Another Jordan may have had an awesome voice to match the personality the judges tell us he had – we didn’t hear enough of him but he made it through on 15 stars, joined by Harry “Fabulous” Brown on 17, who has the potential to live up to his name, and the confident Mark, also on 17 stars, of whom we also didn’t hear enough.
Young Danny with tonsillitis – who was a genuine lookalike, for Captain America pre-serum – just made it through; we could all hear he could sing but he needs to dose himself up with honey and lemon, which Mel escorted him away to do.
Funny Kyle from Blackpool was working with Mark and Howard backstage, learning Take That signature dance the Running Man, and confessing he danced like a baby elephant. Vocally, he was impressive but with the odd little wobble, meaning he pulled in 19 stars. As Graham said: “Somebody slightly spoiled the party” with a meaningful look at Dannii.
Being such a good natured show, they let Mel and Graham do the slow-mo tunnel walk, complete with talking heads. Mel was less keen once they got to the end:
Howard: “I love Graham, he’s such an amazing bloke, isn’t he?”
Mark: “Who’s that?
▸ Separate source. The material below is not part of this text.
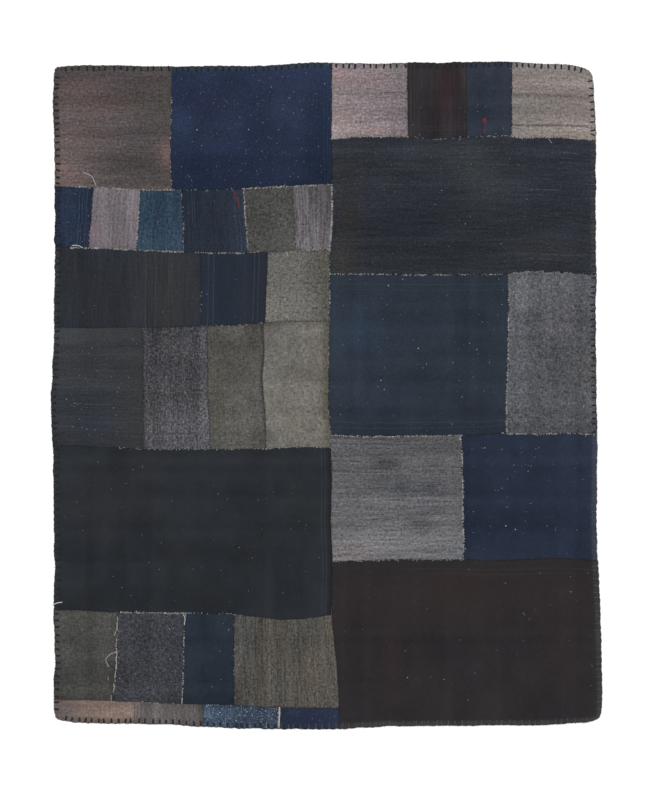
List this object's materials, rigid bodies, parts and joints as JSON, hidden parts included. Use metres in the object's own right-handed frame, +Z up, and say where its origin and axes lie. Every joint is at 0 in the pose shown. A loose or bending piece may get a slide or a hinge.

Is that Sue’s friend?”
Dannii: “Graham! Top guy, suave!”
Gary: “Mel! She really takes the biscuit. No, I mean, she really did take my biscuit.”
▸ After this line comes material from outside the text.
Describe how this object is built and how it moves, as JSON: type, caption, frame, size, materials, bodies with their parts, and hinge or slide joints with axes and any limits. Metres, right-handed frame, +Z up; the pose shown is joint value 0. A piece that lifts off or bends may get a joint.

A confusing ip-dip between the next two as Josh with the good pop voice goes through on 19, while Matt of the physical theatre and circus skills background makes it through on 16. I wasn’t entirely convinced by his voice, but he can dance and has plenty of energy.
Tayler from Southampton was annoying. If he works on both vocal and stage presence he could do well but this audition came too soon for him.
Finally, Hercules, who starts off with a soft, gentle pop voice before BOOM – an operatic background cuts in, lifting the audience into the lighting rigs. I didn’t think he’d make it through, even though he was wonderful, as clearly that voice is not going to fit the band. But the pop voice we heard at the beginning and the end convinced the judges, together with the sheer emotion of his performance.
One more set of auditions and then we really begin to sort them out!